__Instructions for the task__:
Among the entries that follow, the required portion opens with the line containing "const glove = new THREE.Group();" and closes with the line containing "if empty is". Give that portion again exactly, and nothing else.

__Extracted information__:
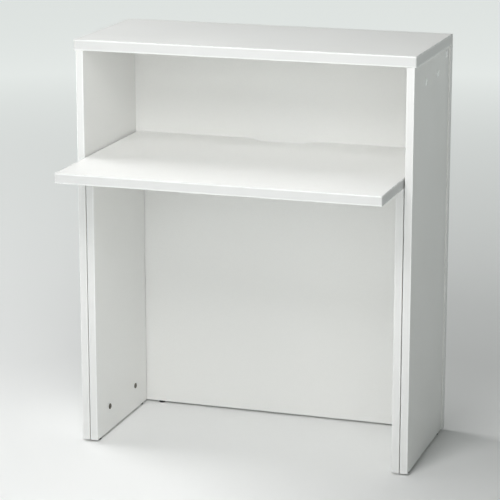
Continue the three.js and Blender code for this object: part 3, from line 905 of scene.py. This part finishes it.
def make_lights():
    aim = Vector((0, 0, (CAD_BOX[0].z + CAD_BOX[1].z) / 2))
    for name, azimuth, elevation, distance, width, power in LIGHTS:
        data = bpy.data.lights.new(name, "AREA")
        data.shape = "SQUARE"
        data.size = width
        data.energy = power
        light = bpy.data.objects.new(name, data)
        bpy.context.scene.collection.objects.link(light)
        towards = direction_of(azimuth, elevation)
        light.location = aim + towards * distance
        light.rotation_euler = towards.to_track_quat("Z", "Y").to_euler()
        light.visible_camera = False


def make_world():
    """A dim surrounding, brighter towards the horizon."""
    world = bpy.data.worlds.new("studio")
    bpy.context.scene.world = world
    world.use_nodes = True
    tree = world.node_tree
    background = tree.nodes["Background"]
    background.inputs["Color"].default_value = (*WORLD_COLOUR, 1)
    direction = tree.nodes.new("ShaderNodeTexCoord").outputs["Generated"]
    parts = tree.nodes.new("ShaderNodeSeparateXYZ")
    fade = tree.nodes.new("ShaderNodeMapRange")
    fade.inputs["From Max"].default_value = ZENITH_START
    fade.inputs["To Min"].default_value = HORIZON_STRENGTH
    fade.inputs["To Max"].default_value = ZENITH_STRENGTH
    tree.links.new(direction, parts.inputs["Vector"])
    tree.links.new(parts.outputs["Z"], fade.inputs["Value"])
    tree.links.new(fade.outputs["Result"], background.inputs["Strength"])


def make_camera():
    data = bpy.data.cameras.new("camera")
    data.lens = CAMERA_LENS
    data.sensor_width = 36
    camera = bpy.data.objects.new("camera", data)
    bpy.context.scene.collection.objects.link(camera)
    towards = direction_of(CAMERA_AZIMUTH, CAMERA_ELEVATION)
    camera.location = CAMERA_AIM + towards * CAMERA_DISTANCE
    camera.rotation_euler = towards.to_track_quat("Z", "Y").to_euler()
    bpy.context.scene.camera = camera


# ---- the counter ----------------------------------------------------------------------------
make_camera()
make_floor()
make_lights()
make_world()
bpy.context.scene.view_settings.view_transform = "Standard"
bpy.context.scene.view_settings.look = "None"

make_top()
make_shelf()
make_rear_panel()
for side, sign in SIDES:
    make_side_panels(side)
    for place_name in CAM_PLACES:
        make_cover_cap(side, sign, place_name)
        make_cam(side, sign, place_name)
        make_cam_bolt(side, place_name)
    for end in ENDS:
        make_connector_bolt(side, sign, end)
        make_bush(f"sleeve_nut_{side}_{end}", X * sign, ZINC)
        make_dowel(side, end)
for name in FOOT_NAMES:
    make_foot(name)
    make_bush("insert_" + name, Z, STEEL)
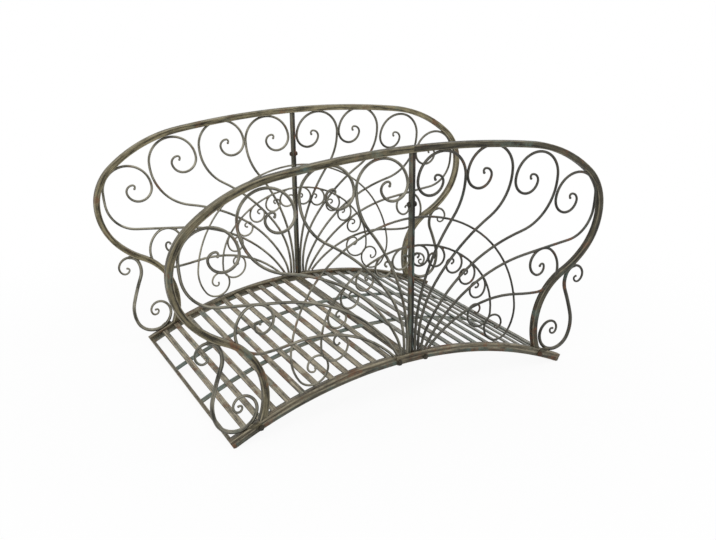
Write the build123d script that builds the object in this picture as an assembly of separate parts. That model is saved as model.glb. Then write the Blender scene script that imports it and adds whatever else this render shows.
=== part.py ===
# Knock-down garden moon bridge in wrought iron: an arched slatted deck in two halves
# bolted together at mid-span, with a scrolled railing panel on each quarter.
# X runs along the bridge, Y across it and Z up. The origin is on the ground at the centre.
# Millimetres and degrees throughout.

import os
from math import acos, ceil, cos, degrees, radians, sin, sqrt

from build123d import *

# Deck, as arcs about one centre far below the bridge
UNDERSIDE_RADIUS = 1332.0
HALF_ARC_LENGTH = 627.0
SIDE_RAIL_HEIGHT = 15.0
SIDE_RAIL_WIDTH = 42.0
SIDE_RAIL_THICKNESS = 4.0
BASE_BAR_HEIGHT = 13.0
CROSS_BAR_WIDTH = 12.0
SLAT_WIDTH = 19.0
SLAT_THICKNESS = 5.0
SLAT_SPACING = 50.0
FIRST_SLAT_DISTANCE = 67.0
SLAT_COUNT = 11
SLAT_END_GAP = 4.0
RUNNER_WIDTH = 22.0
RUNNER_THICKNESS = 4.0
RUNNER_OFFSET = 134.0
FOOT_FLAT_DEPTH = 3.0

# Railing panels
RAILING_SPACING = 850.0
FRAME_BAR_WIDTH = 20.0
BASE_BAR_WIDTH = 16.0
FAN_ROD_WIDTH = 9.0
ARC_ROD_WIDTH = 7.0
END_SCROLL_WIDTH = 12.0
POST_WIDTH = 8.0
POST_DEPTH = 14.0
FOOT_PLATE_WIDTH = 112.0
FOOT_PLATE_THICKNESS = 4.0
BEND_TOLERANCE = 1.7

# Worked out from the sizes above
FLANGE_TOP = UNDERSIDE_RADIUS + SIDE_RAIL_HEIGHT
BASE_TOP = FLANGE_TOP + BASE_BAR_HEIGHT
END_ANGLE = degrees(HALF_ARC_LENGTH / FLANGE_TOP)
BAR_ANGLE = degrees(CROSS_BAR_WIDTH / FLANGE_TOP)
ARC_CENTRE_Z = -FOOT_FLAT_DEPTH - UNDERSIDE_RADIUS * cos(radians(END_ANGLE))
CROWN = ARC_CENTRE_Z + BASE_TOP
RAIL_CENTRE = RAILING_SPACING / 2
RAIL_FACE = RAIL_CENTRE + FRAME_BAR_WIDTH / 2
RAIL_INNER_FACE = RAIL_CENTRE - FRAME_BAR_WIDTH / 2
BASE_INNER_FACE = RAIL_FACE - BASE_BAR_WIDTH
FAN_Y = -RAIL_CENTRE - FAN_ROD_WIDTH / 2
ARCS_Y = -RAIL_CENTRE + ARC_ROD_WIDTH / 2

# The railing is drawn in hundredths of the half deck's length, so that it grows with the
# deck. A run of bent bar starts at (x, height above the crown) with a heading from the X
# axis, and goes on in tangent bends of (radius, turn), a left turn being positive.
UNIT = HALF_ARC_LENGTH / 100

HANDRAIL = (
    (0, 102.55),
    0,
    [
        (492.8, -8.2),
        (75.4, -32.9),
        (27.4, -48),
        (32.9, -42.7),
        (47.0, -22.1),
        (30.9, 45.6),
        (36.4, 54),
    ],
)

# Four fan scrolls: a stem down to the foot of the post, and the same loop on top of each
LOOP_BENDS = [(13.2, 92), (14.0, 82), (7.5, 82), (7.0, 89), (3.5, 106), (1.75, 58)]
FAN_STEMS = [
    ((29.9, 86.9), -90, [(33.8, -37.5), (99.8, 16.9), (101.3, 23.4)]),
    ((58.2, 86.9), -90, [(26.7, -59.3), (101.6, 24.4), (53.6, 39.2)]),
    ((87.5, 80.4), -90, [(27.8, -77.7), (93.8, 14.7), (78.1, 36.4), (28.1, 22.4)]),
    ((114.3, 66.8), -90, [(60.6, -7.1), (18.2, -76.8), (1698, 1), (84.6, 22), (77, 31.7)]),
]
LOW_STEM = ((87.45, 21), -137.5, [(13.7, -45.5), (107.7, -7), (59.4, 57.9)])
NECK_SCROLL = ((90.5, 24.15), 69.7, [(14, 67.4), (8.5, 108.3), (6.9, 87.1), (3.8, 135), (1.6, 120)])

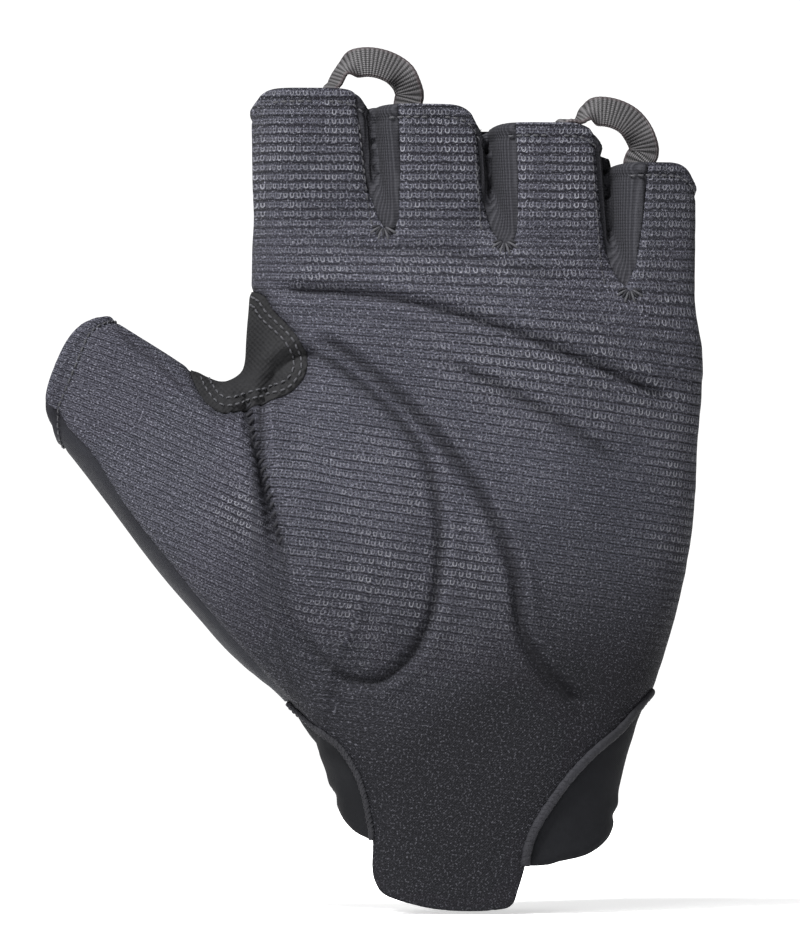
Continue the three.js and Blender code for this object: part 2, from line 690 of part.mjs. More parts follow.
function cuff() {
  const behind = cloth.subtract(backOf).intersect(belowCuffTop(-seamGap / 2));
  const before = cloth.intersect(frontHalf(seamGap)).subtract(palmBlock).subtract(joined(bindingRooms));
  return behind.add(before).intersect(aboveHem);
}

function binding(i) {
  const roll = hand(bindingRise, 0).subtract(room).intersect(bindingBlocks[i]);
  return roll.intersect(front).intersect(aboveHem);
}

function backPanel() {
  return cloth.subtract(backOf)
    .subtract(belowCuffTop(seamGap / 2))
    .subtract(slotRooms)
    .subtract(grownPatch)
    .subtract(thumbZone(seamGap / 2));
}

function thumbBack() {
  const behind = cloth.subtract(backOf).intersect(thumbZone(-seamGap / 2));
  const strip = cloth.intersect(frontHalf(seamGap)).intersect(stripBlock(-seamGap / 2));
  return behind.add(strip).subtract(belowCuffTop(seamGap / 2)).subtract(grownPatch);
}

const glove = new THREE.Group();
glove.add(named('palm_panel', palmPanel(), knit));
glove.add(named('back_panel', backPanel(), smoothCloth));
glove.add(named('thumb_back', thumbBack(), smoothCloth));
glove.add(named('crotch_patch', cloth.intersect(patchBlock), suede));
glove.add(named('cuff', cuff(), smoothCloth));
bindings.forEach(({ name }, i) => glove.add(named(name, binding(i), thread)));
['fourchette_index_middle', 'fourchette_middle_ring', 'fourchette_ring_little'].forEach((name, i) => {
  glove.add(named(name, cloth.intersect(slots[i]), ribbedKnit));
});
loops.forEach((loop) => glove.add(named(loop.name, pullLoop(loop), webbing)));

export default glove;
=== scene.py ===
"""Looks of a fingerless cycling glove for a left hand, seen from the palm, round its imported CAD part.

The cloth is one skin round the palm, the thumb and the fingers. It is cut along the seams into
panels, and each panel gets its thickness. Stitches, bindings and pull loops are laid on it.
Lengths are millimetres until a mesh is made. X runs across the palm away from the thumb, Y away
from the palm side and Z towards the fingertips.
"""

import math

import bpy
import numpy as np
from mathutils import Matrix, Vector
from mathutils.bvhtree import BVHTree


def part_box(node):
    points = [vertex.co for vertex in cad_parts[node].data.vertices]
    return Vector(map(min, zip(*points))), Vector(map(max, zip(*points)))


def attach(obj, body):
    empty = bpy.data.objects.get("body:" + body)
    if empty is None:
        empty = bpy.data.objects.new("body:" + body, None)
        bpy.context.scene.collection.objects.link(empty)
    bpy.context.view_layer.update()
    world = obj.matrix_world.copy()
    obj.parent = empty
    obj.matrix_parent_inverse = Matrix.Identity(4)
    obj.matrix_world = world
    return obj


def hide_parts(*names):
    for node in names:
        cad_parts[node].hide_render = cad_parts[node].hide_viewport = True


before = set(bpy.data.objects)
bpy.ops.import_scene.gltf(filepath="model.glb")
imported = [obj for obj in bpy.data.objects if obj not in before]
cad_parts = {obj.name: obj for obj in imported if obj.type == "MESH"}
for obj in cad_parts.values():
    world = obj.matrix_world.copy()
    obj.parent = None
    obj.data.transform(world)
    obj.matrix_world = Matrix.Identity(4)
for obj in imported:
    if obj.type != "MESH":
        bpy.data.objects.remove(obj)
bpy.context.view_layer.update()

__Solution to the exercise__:
const glove = new THREE.Group();
glove.add(named('palm_panel', palmPanel(), knit));
glove.add(named('back_panel', backPanel(), smoothCloth));
glove.add(named('thumb_back', thumbBack(), smoothCloth));
glove.add(named('crotch_patch', cloth.intersect(patchBlock), suede));
glove.add(named('cuff', cuff(), smoothCloth));
bindings.forEach(({ name }, i) => glove.add(named(name, binding(i), thread)));
['fourchette_index_middle', 'fourchette_middle_ring', 'fourchette_ring_little'].forEach((name, i) => {
  glove.add(named(name, cloth.intersect(slots[i]), ribbedKnit));
});
loops.forEach((loop) => glove.add(named(loop.name, pullLoop(loop), webbing)));

export default glove;
=== scene.py ===
"""Looks of a fingerless cycling glove for a left hand, seen from the palm, round its imported CAD part.

The cloth is one skin round the palm, the thumb and the fingers. It is cut along the seams into
panels, and each panel gets its thickness. Stitches, bindings and pull loops are laid on it.
Lengths are millimetres until a mesh is made. X runs across the palm away from the thumb, Y away
from the palm side and Z towards the fingertips.
"""

import math

import bpy
import numpy as np
from mathutils import Matrix, Vector
from mathutils.bvhtree import BVHTree


def part_box(node):
    points = [vertex.co for vertex in cad_parts[node].data.vertices]
    return Vector(map(min, zip(*points))), Vector(map(max, zip(*points)))


def attach(obj, body):
    empty = bpy.data.objects.get("body:" + body)
    if empty is None:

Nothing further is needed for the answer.